Return the listing below word for word.

• **DATA**
══════

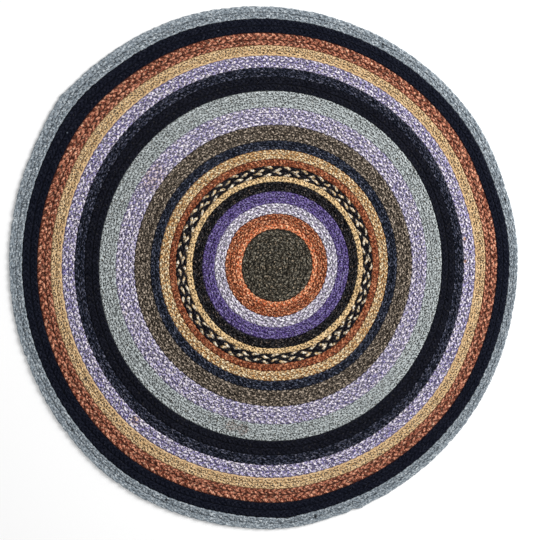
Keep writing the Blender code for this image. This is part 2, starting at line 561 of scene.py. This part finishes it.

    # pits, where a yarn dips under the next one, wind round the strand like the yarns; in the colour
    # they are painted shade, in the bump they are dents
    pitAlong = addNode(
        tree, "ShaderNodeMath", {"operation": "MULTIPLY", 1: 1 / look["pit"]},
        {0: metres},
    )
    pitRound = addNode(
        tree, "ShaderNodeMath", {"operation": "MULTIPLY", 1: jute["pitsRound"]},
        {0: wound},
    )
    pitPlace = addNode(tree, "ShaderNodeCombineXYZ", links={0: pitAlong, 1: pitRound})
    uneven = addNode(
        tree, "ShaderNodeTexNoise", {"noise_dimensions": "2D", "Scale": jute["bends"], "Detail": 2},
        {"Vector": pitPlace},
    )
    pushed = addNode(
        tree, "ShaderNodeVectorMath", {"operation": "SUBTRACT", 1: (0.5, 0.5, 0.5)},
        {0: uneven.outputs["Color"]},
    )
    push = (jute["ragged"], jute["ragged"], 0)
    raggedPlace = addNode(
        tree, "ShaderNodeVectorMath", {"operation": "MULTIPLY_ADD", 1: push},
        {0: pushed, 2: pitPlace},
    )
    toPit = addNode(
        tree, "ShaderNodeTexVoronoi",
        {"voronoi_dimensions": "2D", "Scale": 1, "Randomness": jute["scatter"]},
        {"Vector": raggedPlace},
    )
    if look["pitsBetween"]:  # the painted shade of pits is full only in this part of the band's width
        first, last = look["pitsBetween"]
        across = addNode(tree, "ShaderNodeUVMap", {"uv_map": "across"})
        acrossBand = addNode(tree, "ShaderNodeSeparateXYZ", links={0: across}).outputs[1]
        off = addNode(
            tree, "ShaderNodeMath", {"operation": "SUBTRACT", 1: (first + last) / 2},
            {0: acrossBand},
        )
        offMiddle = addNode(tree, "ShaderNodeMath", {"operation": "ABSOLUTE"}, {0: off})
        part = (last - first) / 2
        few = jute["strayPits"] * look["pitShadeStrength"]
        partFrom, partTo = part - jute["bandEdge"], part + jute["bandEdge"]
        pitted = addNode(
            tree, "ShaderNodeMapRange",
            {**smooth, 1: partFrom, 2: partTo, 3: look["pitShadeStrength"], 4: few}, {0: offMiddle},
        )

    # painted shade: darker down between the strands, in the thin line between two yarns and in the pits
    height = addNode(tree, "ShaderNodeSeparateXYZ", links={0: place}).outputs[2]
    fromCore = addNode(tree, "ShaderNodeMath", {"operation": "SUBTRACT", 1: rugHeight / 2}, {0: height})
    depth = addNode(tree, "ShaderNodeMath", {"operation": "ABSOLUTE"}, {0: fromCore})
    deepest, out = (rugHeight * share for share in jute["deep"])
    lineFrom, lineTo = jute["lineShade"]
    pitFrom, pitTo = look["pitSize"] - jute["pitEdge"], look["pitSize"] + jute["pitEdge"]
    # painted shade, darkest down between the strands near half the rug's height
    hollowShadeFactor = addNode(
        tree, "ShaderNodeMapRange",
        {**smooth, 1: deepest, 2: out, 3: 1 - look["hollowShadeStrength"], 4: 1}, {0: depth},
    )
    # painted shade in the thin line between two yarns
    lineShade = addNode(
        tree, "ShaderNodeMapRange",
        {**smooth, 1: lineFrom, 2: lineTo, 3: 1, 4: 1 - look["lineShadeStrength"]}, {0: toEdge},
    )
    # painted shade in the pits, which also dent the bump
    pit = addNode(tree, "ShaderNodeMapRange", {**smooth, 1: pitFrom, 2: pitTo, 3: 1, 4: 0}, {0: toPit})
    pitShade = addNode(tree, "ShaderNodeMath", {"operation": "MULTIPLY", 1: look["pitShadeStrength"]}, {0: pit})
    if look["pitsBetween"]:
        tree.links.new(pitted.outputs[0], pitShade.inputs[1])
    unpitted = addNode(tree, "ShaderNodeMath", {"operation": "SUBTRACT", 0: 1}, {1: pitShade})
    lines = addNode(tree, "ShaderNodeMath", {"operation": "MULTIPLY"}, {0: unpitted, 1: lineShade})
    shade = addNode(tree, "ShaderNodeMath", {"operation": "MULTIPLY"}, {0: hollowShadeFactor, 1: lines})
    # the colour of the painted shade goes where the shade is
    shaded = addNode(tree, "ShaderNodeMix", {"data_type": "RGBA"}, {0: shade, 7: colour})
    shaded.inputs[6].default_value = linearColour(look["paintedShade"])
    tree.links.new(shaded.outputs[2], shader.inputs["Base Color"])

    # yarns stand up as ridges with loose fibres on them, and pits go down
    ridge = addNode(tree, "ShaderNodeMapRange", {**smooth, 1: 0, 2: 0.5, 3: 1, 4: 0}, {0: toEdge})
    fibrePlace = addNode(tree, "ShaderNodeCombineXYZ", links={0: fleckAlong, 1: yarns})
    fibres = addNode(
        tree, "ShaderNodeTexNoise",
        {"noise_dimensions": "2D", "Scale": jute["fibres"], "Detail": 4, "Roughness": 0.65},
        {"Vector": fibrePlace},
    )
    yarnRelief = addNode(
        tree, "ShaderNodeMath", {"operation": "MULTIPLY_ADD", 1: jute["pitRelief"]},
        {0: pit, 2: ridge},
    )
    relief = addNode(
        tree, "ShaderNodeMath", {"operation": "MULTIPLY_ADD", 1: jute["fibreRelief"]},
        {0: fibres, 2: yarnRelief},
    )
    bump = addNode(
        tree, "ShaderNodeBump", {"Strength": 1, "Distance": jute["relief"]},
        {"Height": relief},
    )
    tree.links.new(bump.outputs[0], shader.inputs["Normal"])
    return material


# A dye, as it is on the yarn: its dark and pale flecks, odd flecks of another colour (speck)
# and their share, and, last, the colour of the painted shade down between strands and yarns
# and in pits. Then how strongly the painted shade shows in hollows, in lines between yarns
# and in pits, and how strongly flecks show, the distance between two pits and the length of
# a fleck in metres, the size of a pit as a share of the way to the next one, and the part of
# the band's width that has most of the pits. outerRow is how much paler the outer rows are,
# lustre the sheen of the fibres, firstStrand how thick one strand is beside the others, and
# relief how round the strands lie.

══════

• **WRITTEN RESPONSE**
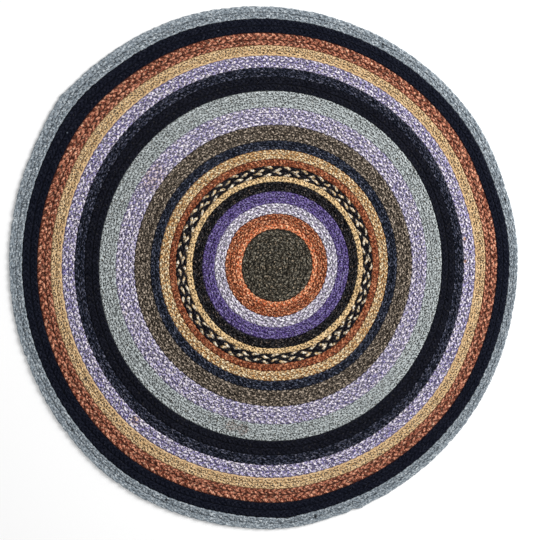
Keep writing the Blender code for this image. This is part 2, starting at line 561 of scene.py. This part finishes it.

    # pits, where a yarn dips under the next one, wind round the strand like the yarns; in the colour
    # they are painted shade, in the bump they are dents
    pitAlong = addNode(
        tree, "ShaderNodeMath", {"operation": "MULTIPLY", 1: 1 / look["pit"]},
        {0: metres},
    )
    pitRound = addNode(
        tree, "ShaderNodeMath", {"operation": "MULTIPLY", 1: jute["pitsRound"]},
        {0: wound},
    )
    pitPlace = addNode(tree, "ShaderNodeCombineXYZ", links={0: pitAlong, 1: pitRound})
    uneven = addNode(
        tree, "ShaderNodeTexNoise", {"noise_dimensions": "2D", "Scale": jute["bends"], "Detail": 2},
        {"Vector": pitPlace},
    )
    pushed = addNode(
        tree, "ShaderNodeVectorMath", {"operation": "SUBTRACT", 1: (0.5, 0.5, 0.5)},
        {0: uneven.outputs["Color"]},
    )
    push = (jute["ragged"], jute["ragged"], 0)
    raggedPlace = addNode(
        tree, "ShaderNodeVectorMath", {"operation": "MULTIPLY_ADD", 1: push},
        {0: pushed, 2: pitPlace},
    )
    toPit = addNode(
        tree, "ShaderNodeTexVoronoi",
        {"voronoi_dimensions": "2D", "Scale": 1, "Randomness": jute["scatter"]},
        {"Vector": raggedPlace},
    )
    if look["pitsBetween"]:  # the painted shade of pits is full only in this part of the band's width
        first, last = look["pitsBetween"]
        across = addNode(tree, "ShaderNodeUVMap", {"uv_map": "across"})
        acrossBand = addNode(tree, "ShaderNodeSeparateXYZ", links={0: across}).outputs[1]
        off = addNode(
            tree, "ShaderNodeMath", {"operation": "SUBTRACT", 1: (first + last) / 2},
            {0: acrossBand},
        )
        offMiddle = addNode(tree, "ShaderNodeMath", {"operation": "ABSOLUTE"}, {0: off})
        part = (last - first) / 2
        few = jute["strayPits"] * look["pitShadeStrength"]
        partFrom, partTo = part - jute["bandEdge"], part + jute["bandEdge"]
        pitted = addNode(
            tree, "ShaderNodeMapRange",
            {**smooth, 1: partFrom, 2: partTo, 3: look["pitShadeStrength"], 4: few}, {0: offMiddle},
        )

    # painted shade: darker down between the strands, in the thin line between two yarns and in the pits
    height = addNode(tree, "ShaderNodeSeparateXYZ", links={0: place}).outputs[2]
    fromCore = addNode(tree, "ShaderNodeMath", {"operation": "SUBTRACT", 1: rugHeight / 2}, {0: height})
    depth = addNode(tree, "ShaderNodeMath", {"operation": "ABSOLUTE"}, {0: fromCore})
    deepest, out = (rugHeight * share for share in jute["deep"])
    lineFrom, lineTo = jute["lineShade"]
    pitFrom, pitTo = look["pitSize"] - jute["pitEdge"], look["pitSize"] + jute["pitEdge"]
    # painted shade, darkest down between the strands near half the rug's height
    hollowShadeFactor = addNode(
        tree, "ShaderNodeMapRange",
        {**smooth, 1: deepest, 2: out, 3: 1 - look["hollowShadeStrength"], 4: 1}, {0: depth},
    )
    # painted shade in the thin line between two yarns
    lineShade = addNode(
        tree, "ShaderNodeMapRange",
        {**smooth, 1: lineFrom, 2: lineTo, 3: 1, 4: 1 - look["lineShadeStrength"]}, {0: toEdge},
    )
    # painted shade in the pits, which also dent the bump
    pit = addNode(tree, "ShaderNodeMapRange", {**smooth, 1: pitFrom, 2: pitTo, 3: 1, 4: 0}, {0: toPit})
    pitShade = addNode(tree, "ShaderNodeMath", {"operation": "MULTIPLY", 1: look["pitShadeStrength"]}, {0: pit})
    if look["pitsBetween"]:
        tree.links.new(pitted.outputs[0], pitShade.inputs[1])
    unpitted = addNode(tree, "ShaderNodeMath", {"operation": "SUBTRACT", 0: 1}, {1: pitShade})
    lines = addNode(tree, "ShaderNodeMath", {"operation": "MULTIPLY"}, {0: unpitted, 1: lineShade})
    shade = addNode(tree, "ShaderNodeMath", {"operation": "MULTIPLY"}, {0: hollowShadeFactor, 1: lines})
    # the colour of the painted shade goes where the shade is
    shaded = addNode(tree, "ShaderNodeMix", {"data_type": "RGBA"}, {0: shade, 7: colour})
    shaded.inputs[6].default_value = linearColour(look["paintedShade"])
    tree.links.new(shaded.outputs[2], shader.inputs["Base Color"])

    # yarns stand up as ridges with loose fibres on them, and pits go down
    ridge = addNode(tree, "ShaderNodeMapRange", {**smooth, 1: 0, 2: 0.5, 3: 1, 4: 0}, {0: toEdge})
    fibrePlace = addNode(tree, "ShaderNodeCombineXYZ", links={0: fleckAlong, 1: yarns})
    fibres = addNode(
        tree, "ShaderNodeTexNoise",
        {"noise_dimensions": "2D", "Scale": jute["fibres"], "Detail": 4, "Roughness": 0.65},
        {"Vector": fibrePlace},
    )
    yarnRelief = addNode(
        tree, "ShaderNodeMath", {"operation": "MULTIPLY_ADD", 1: jute["pitRelief"]},
        {0: pit, 2: ridge},
    )
    relief = addNode(
        tree, "ShaderNodeMath", {"operation": "MULTIPLY_ADD", 1: jute["fibreRelief"]},
        {0: fibres, 2: yarnRelief},
    )
    bump = addNode(
        tree, "ShaderNodeBump", {"Strength": 1, "Distance": jute["relief"]},
        {"Height": relief},
    )
    tree.links.new(bump.outputs[0], shader.inputs["Normal"])
    return material


# A dye, as it is on the yarn: its dark and pale flecks, odd flecks of another colour (speck)
# and their share, and, last, the colour of the painted shade down between strands and yarns
# and in pits. Then how strongly the painted shade shows in hollows, in lines between yarns
# and in pits, and how strongly flecks show, the distance between two pits and the length of
# a fleck in metres, the size of a pit as a share of the way to the next one, and the part of
# the band's width that has most of the pits. outerRow is how much paler the outer rows are,
# lustre the sheen of the fibres, firstStrand how thick one strand is beside the others, and
# relief how round the strands lie.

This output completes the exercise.